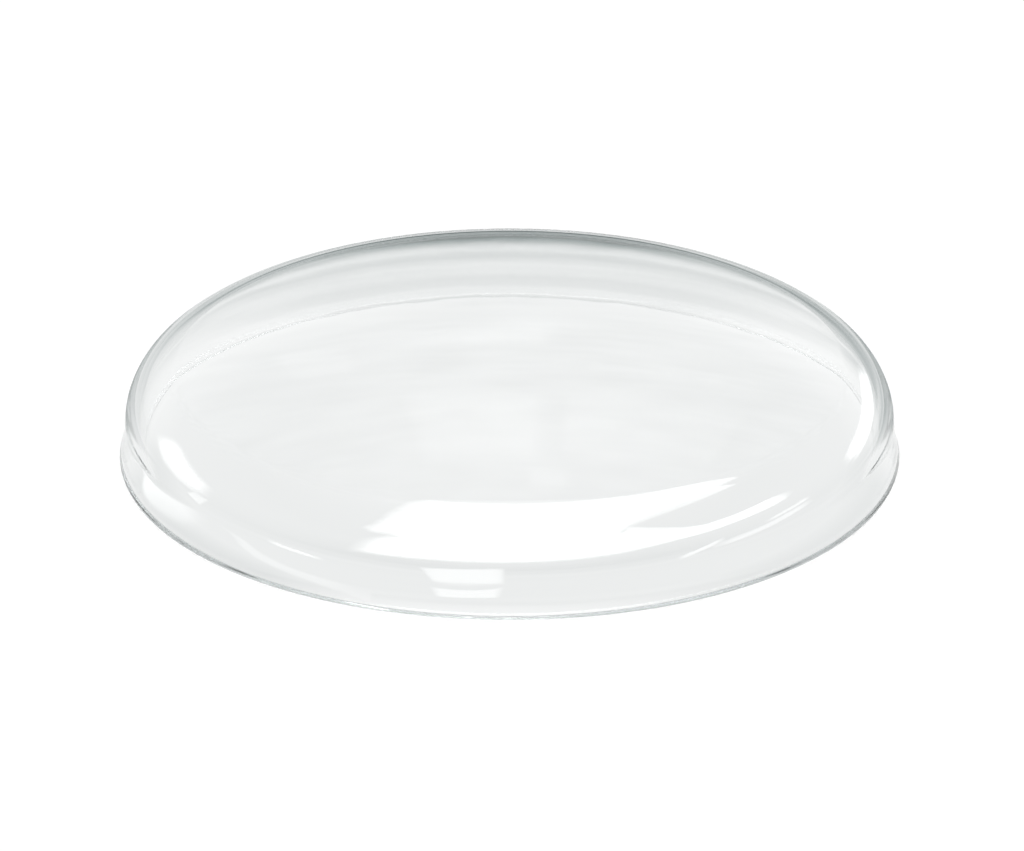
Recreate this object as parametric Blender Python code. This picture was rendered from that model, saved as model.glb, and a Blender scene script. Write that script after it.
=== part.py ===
"""A laboratory watch glass lying dome up on its rim, in metres, +Z up.

It is one pressed piece of clear borosilicate glass, a body of revolution about the Z axis. Its wall has the
same thickness all over: a shallow crown, a shoulder that turns down into a short wall, and a wall that turns
outwards again into a fire-polished lip with a narrow flat seat. The origin is the centre of that seat.
"""

import math

import bmesh
import bpy

# Driving dimensions
LIP_DIAMETER = 0.100  # across the lip, the widest place
HEIGHT = 0.017  # from the seat to the top of the crown
WALL = 0.0020  # measured square to the surface
SHOULDER_RADIUS = 0.0080  # outer surface, between the crown and the wall
FLARE_RADIUS = 0.0140  # outer surface, hollow, between the wall and the lip
FLARE_ANGLE = math.radians(18.0)  # of the lip's outer side from upright
LIP_RADIUS = 0.0006  # roundings on both sides of the seat

# Facets
SEGMENTS = 96  # around the axis
CROWN_STEPS = 7
SHOULDER_STEPS = 7
FLARE_STEPS = 3
OUTER_LIP_STEPS = 6
INNER_LIP_STEPS = 4
MERGE_DISTANCE = 1e-6

# Glass
GLASS_COLOUR = (0.93, 0.97, 0.96, 1.0)
GLASS_IOR = 1.474
GLASS_ROUGHNESS = 0.0


def along(centre, distance, angle):
    """The point at that distance and angle from a centre, as (radius, height)."""
    return centre[0] + distance * math.cos(angle), centre[1] + distance * math.sin(angle)


def arc(centre, radius, start, end, steps):
    """A round stretch of the section, with both its ends."""
    return [along(centre, radius, start + (end - start) * i / steps) for i in range(steps + 1)]


def section():
    """Half the cut through the glass: crown to lip along the outer side, then back up the inner side."""
    lip_outer = (LIP_DIAMETER / 2 - LIP_RADIUS, LIP_RADIUS)
    flare = along(lip_outer, LIP_RADIUS + FLARE_RADIUS, FLARE_ANGLE)
    shoulder = (flare[0] - FLARE_RADIUS - SHOULDER_RADIUS, flare[1])

    # The crown's arc has its centre on the axis and touches the shoulder's arc.
    rise = HEIGHT - shoulder[1]
    reach = shoulder[0] ** 2 + rise**2 - SHOULDER_RADIUS**2
    crown_radius = reach / (2 * (rise - SHOULDER_RADIUS))
    crown = (0.0, HEIGHT - crown_radius)
    crown_end = math.atan2(shoulder[1] - crown[1], shoulder[0])

    # The inner rounding stands on the seat's plane and touches the inner side of the flare.
    inner_flare_radius = FLARE_RADIUS + WALL
    inner_angle = math.asin((flare[1] - LIP_RADIUS) / (inner_flare_radius - LIP_RADIUS))
    lip_inner = along(flare, inner_flare_radius - LIP_RADIUS, math.pi + inner_angle)

    stretches = (
        arc(crown, crown_radius, math.pi / 2, crown_end, CROWN_STEPS),
        arc(shoulder, SHOULDER_RADIUS, crown_end, 0.0, SHOULDER_STEPS),
        arc(flare, FLARE_RADIUS, math.pi, math.pi + FLARE_ANGLE, FLARE_STEPS),
        arc(lip_outer, LIP_RADIUS, FLARE_ANGLE, -math.pi / 2, OUTER_LIP_STEPS),
        arc(lip_inner, LIP_RADIUS, -math.pi / 2, inner_angle - math.pi, INNER_LIP_STEPS),
        arc(flare, inner_flare_radius, math.pi + inner_angle, math.pi, FLARE_STEPS),
        arc(shoulder, SHOULDER_RADIUS - WALL, 0.0, crown_end, SHOULDER_STEPS),
        arc(crown, crown_radius - WALL, crown_end, math.pi / 2, CROWN_STEPS),
    )
    points = []
    for stretch in stretches:
        for point in stretch:
            if not points or math.dist(point, points[-1]) > MERGE_DISTANCE:
                points.append(point)
    return points


def glass():
    """Clear borosilicate glass with a faint green-grey cast."""
    material = bpy.data.materials.new("glass")
    material.use_nodes = True
    shader = material.node_tree.nodes["Principled BSDF"]
    shader.inputs["Base Color"].default_value = GLASS_COLOUR
    shader.inputs["Metallic"].default_value = 0.0
    shader.inputs["Roughness"].default_value = GLASS_ROUGHNESS
    shader.inputs["IOR"].default_value = GLASS_IOR
    shader.inputs["Transmission Weight"].default_value = 1.0
    return material


def turned(name, points, material):
    """A closed body made by turning a section once around the Z axis."""
    shape = bmesh.new()
    corners = [shape.verts.new((radius, 0.0, height)) for radius, height in points]
    edges = [shape.edges.new(pair) for pair in zip(corners, corners[1:])]
    bmesh.ops.spin(
        shape,
        geom=corners + edges,
        axis=(0.0, 0.0, 1.0),
        cent=(0.0, 0.0, 0.0),
        angle=2 * math.pi,
        steps=SEGMENTS,
    )
    bmesh.ops.remove_doubles(shape, verts=shape.verts, dist=MERGE_DISTANCE)
    bmesh.ops.recalc_face_normals(shape, faces=shape.faces)
    mesh = bpy.data.meshes.new(name)
    shape.to_mesh(mesh)
    shape.free()
    mesh.shade_smooth()
    mesh.materials.append(material)
    piece = bpy.data.objects.new(name, mesh)
    bpy.context.scene.collection.objects.link(piece)
    return piece


for leftover in list(bpy.data.objects):
    bpy.data.objects.remove(leftover)

turned("watch_glass", section(), glass())
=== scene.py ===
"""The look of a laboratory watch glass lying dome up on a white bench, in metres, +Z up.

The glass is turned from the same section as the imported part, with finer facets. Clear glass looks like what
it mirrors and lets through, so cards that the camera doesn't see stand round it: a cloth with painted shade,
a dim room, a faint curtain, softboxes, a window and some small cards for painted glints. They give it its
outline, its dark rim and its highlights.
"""

import math

import bmesh
import bpy
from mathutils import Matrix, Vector, noise


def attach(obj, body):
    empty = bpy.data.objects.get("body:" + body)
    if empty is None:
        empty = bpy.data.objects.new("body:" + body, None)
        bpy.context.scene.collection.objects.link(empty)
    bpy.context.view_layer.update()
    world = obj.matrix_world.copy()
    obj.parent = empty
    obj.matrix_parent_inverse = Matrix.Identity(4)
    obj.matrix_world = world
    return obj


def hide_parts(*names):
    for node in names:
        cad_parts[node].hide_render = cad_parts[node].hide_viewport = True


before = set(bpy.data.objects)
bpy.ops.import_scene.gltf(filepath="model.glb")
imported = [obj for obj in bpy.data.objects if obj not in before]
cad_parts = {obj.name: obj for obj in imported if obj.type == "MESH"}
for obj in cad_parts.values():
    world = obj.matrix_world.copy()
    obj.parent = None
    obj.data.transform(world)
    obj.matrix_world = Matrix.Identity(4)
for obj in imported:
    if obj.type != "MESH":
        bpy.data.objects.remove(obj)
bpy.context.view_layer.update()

# The glass: the driving dimensions of its section, and how finely each stretch is cut
LIP_DIAMETER = 0.100
HEIGHT = 0.017
WALL = 0.0020
SHOULDER_RADIUS = 0.0080
FLARE_RADIUS = 0.0140
FLARE_ANGLE = math.radians(18.0)
LIP_RADIUS = 0.0006
SEGMENTS = 384
CROWN_STEPS = 40
SHOULDER_STEPS = 32
FLARE_STEPS = 12
OUTER_LIP_STEPS = 24
INNER_LIP_STEPS = 18
MERGE_DISTANCE = 1e-6

# What it is made of: borosilicate with a faint green-grey depth and very slightly wavy faces
WHITE = (1.0, 1.0, 1.0, 1.0)
GLASS_IOR = 1.474
DEPTH_COLOUR = (0.82, 0.85, 0.85, 1.0)
DEPTH_DENSITY = 15.0
WAVE_SCALE = 70.0
WAVE_DETAIL = 2.0
WAVE_HEIGHT = 0.00002

# The bench and the sky
BENCH_SIZE = 6.0
BENCH_GAP = 0.0001
BENCH_GLOW = 0.63
BENCH_GREY = 0.42
SKY = 1.0

# The camera, and how many surfaces its rays may meet
CAMERA_DISTANCE = 1.5
CAMERA_ELEVATION = math.radians(24.57)
CAMERA_SENSOR = 36.0
VIEW_WIDTH = 0.13145
SHIFT_X = 0.0024
SHIFT_Y = 0.0291
BOUNCES = 24
MIRRORINGS = 16

# From here on, the cards that only the glass sees. A level is how brightly a card shines, where the sky is 1.
# A turn is an angle in degrees round the glass, from straight behind it towards its right, and an up is an
# angle in degrees above the bench. A bright card is nearly neutral, and a darker one is more blue-green.
BRIGHT_TINT = (0.99, 1.0, 0.998, 1.0)
DARK_TINT = (0.75, 1.0, 0.99, 1.0)
ALL_ROUND = (-180.0, 180.0)

# The cloth that the glass lies on, whose levels are painted shade and light: a painted shadow of the glass
# under it, a ring of painted light at the lip, faint painted rings beside it and painted darkness further
# out:
# (distance from its middle, level)
CLOTH_SHADE = (
    (0.0, 0.885),
    (0.0150, 0.865),
    (0.0310, 0.84),
    (0.0430, 0.855),
    (0.0470, 0.90),
    (0.0485, 0.97),
    (0.0500, 0.99),
    (0.0520, 0.98),
    (0.0528, 0.96),
    (0.0537, 0.88),
    (0.0557, 0.86),
    (0.0567, 0.92),
    (0.0577, 0.97),
    (0.0587, 0.94),
    (0.0600, 0.97),
    (0.0620, 0.91),
    (0.0645, 0.86),
    (0.0665, 0.77),
    (0.0690, 0.84),
    (0.0715, 1.00),
    (0.0750, 0.97),
    (0.0790, 0.80),
    (0.0830, 0.60),
    (0.0870, 0.44),
    (0.0920, 0.32),
    (0.0980, 0.16),
    (0.1040, 0.08),
    (0.3000, 0.08),
)
CLOTH_DEPTH = 0.00005
CLOTH_UNDER_GLASS = 0.048
CLOTH_NEAR = 0.12
CLOTH_NEAR_STEPS = 240
CLOTH_MIDDLE = (0.13, 0.30)
CLOTH_MIDDLE_STEPS = 17
CLOTH_OUTER = [0.5, 1.0, 2.5]
CLOTH_TURN_STEPS = 72

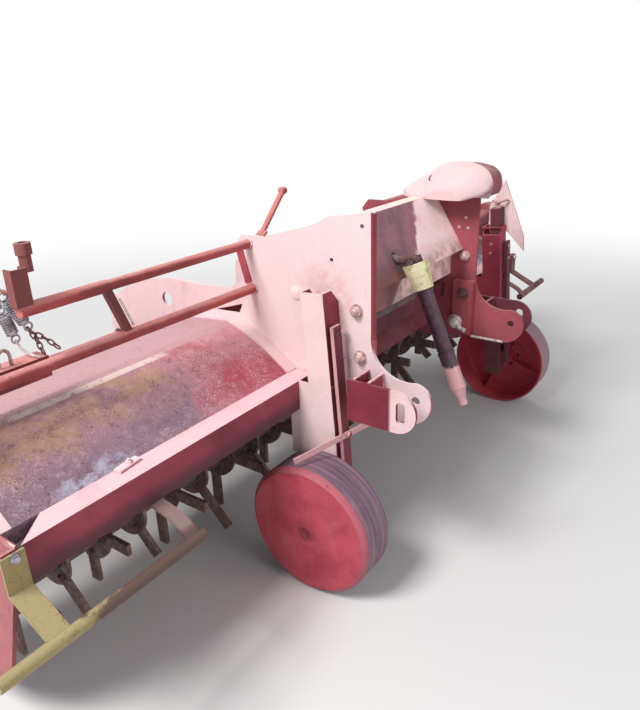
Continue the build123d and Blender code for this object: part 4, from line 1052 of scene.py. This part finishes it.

○ ○ ○ ○

(What this task involves) Retype the records above, but only those lines that fall between the line containing "for leftover in" and the line containing "cad_parts[node].hide_render = cad_parts[node].hide_viewport", with both of those lines included, exactly as written.

(Answer to this problem)
for leftover in list(bpy.data.objects):
    bpy.data.objects.remove(leftover)

turned("watch_glass", section(), glass())
=== scene.py ===
"""The look of a laboratory watch glass lying dome up on a white bench, in metres, +Z up.

The glass is turned from the same section as the imported part, with finer facets. Clear glass looks like what
it mirrors and lets through, so cards that the camera doesn't see stand round it: a cloth with painted shade,
a dim room, a faint curtain, softboxes, a window and some small cards for painted glints. They give it its
outline, its dark rim and its highlights.
"""

import math

import bmesh
import bpy
from mathutils import Matrix, Vector, noise


def attach(obj, body):
    empty = bpy.data.objects.get("body:" + body)
    if empty is None:
        empty = bpy.data.objects.new("body:" + body, None)
        bpy.context.scene.collection.objects.link(empty)
    bpy.context.view_layer.update()
    world = obj.matrix_world.copy()
    obj.parent = empty
    obj.matrix_parent_inverse = Matrix.Identity(4)
    obj.matrix_world = world
    return obj


def hide_parts(*names):
    for node in names:
        cad_parts[node].hide_render = cad_parts[node].hide_viewport = True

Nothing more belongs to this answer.